At this point I'd introduce narratives - the stories we tell ourselves, about ourselves and others. A strong element of these narratives is that we have few complex emotions and preferences, rather than many simple ones. Think of all the situations that go under the label "shame", "joy", or "doubt", for instances (and when it was more popular, all the factors that defined "honour").
Small isolated preferences get classified as quirks, or compulsions, and we generally feel that we could easily get rid of these without affecting the core of our personalities.
Back to the anchoring biases. In the original setting, everything is carefully constructed to remove strong emotions and preferences. We are not getting insulted. The setting is relaxed. The random numbers are not connected with anything deep about us. Therefore, according to our narratives, we have no genuine preferences or emotions at stake (apart from the preference for whatever is being sold). So the different behaviours that happen cannot be due to preferences, and must be biases.
In the other settings, we have strong emotions and then social judgement at stake, and our narratives about ourselves count these as very valid sources of preferences.
It's all a bit vague...
This mention of regret, emotions, and narratives seems a bit vague and informal. I haven't even bothered to provide any references, and there are weasel words like "generally". Could someone else not give different interpretations about what's going on, maybe by triggering invoking narratives about ourselves?
And indeed they could. The fundamental problem remains: our values are inconsistent and underdefined, and our narratives are also inconsistent and underdefined.
We still have to make choices about how to resolve these inconsistencies and definitions, and different people and different cultures would resolve them very differently.
Nevertheless, I think we have made some progress.
It's all humans answering questions - which ones?
If we make use of emotions and narratives, this suggests a slightly different way of proceeding. Rather than just taking a lot of human answers and meta-answers, we first identify the main emotions and narratives that we care about. We train the AIs to recognise these in humans (it need not be perfect - humans are not perfect at it either, but are better than chance).
Only then do we unleash it on human answers, and allow it to ask questions itself. Instead of drawing categories from the answers, we draw some of the categories ourselves first, and it then uses there to interpret the answers. We don't have to label which answers and meta-answers are true or reliable - the AI will draw its own inferences about that.
Now, you might argue that this is just human answering questions all over again - identifying human emotions is just the AI learning from labelled data, and the label is a human answer.
To which I'd say... of course it is. Everything we train an AI on is essentially human answers of some sort. We provide the training data and the labels, we tweak the parameters depending on results, we judge which method performs better.
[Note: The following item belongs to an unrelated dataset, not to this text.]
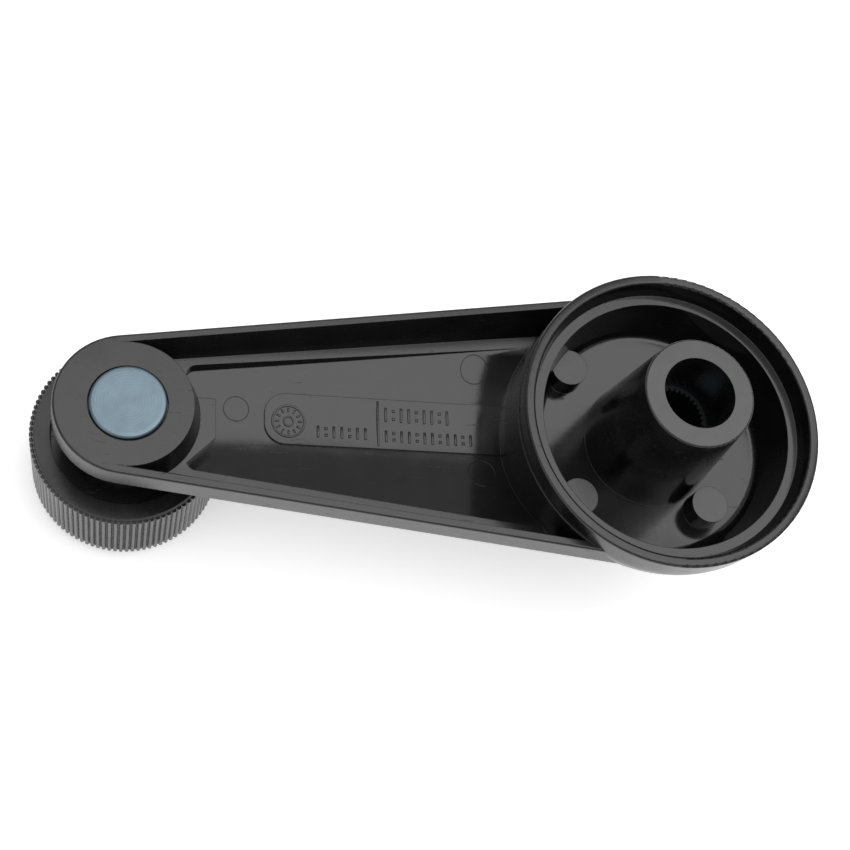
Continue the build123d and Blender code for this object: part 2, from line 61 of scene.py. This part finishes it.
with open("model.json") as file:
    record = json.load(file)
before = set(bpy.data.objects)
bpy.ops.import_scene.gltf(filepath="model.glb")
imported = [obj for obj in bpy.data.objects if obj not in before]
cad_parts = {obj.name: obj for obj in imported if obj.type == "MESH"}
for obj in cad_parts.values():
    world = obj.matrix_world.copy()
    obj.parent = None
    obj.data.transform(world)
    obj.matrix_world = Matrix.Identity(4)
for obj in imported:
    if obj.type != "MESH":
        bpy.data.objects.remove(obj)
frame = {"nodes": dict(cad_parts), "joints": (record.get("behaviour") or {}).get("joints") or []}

But of course, in machine learning, some approaches are better than others, even if they're "equivalent" in this way. Human feedback is more useful distinguishing between some categories than between others. And it seems to me that "identifying strong narratives and emotions, training the AI on it, then unleashing it on a lot of examples of human (meta-)answers, and getting human feedback on its next level conclusions (often using the initial categories to phrase questions)" is a better and more stable approach than "unleash the AI on a lot of examples of human (meta-)answers, and let it draw its own categories".
For a start, I suspect the first approach will give a regularisation we're more comfortable with (as our narrative categories give some hints as to what we consider important and what we consider contingent). Secondly, I feel that this approach is less likely to collapse into pathological behaviour. And I feel that this could succeed at the task of "identify subconscious aspects of human preferences that we really want to endorse, if we but knew about them".